● **REQUIRED TASK**:
Retype the full set of records. Keep every character identical.

Object data in JSON
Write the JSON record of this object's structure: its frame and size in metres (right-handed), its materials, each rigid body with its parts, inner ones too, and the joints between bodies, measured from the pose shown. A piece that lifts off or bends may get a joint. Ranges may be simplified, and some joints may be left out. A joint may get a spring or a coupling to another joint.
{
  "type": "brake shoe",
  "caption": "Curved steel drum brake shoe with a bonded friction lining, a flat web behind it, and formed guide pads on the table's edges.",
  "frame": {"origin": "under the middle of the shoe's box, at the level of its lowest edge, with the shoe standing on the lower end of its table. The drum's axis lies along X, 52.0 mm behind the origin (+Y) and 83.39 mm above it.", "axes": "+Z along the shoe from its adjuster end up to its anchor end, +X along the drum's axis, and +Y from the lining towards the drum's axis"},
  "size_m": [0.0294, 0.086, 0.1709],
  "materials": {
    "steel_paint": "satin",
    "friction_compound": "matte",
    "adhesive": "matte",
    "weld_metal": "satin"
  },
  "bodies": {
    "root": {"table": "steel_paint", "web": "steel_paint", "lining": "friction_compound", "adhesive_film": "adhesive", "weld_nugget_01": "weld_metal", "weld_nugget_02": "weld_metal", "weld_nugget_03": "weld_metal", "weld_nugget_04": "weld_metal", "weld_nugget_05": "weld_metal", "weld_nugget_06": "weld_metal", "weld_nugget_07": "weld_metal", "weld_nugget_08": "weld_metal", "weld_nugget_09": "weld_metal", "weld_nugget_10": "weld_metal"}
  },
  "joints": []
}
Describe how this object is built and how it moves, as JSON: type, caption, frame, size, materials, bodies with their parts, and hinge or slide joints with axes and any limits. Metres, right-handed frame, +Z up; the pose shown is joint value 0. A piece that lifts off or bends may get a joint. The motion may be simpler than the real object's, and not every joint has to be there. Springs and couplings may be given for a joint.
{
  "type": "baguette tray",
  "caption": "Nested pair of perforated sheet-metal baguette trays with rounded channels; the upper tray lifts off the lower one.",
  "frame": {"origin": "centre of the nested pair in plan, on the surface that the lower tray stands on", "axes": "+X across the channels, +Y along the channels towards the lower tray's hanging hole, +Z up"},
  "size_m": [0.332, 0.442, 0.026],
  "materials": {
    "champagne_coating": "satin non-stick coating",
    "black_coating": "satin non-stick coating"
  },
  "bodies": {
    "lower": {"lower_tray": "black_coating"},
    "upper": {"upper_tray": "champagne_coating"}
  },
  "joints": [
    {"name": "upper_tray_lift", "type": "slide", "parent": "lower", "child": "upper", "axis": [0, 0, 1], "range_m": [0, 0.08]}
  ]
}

● **FINISHED ANSWER**:
Write the JSON record of this object's structure: its frame and size in metres (right-handed), its materials, each rigid body with its parts, inner ones too, and the joints between bodies, measured from the pose shown. A piece that lifts off or bends may get a joint. Ranges may be simplified, and some joints may be left out. A joint may get a spring or a coupling to another joint.
{
  "type": "brake shoe",
  "caption": "Curved steel drum brake shoe with a bonded friction lining, a flat web behind it, and formed guide pads on the table's edges.",
  "frame": {"origin": "under the middle of the shoe's box, at the level of its lowest edge, with the shoe standing on the lower end of its table. The drum's axis lies along X, 52.0 mm behind the origin (+Y) and 83.39 mm above it.", "axes": "+Z along the shoe from its adjuster end up to its anchor end, +X along the drum's axis, and +Y from the lining towards the drum's axis"},
  "size_m": [0.0294, 0.086, 0.1709],
  "materials": {
    "steel_paint": "satin",
    "friction_compound": "matte",
    "adhesive": "matte",
    "weld_metal": "satin"
  },
  "bodies": {
    "root": {"table": "steel_paint", "web": "steel_paint", "lining": "friction_compound", "adhesive_film": "adhesive", "weld_nugget_01": "weld_metal", "weld_nugget_02": "weld_metal", "weld_nugget_03": "weld_metal", "weld_nugget_04": "weld_metal", "weld_nugget_05": "weld_metal", "weld_nugget_06": "weld_metal", "weld_nugget_07": "weld_metal", "weld_nugget_08": "weld_metal", "weld_nugget_09": "weld_metal", "weld_nugget_10": "weld_metal"}
  },
  "joints": []
}
Describe how this object is built and how it moves, as JSON: type, caption, frame, size, materials, bodies with their parts, and hinge or slide joints with axes and any limits. Metres, right-handed frame, +Z up; the pose shown is joint value 0. A piece that lifts off or bends may get a joint. The motion may be simpler than the real object's, and not every joint has to be there. Springs and couplings may be given for a joint.
{
  "type": "baguette tray",
  "caption": "Nested pair of perforated sheet-metal baguette trays with rounded channels; the upper tray lifts off the lower one.",
  "frame": {"origin": "centre of the nested pair in plan, on the surface that the lower tray stands on", "axes": "+X across the channels, +Y along the channels towards the lower tray's hanging hole, +Z up"},
  "size_m": [0.332, 0.442, 0.026],
  "materials": {
    "champagne_coating": "satin non-stick coating",
    "black_coating": "satin non-stick coating"
  },
  "bodies": {
    "lower": {"lower_tray": "black_coating"},
    "upper": {"upper_tray": "champagne_coating"}
  },
  "joints": [
    {"name": "upper_tray_lift", "type": "slide", "parent": "lower", "child": "upper", "axis": [0, 0, 1], "range_m": [0, 0.08]}
  ]
}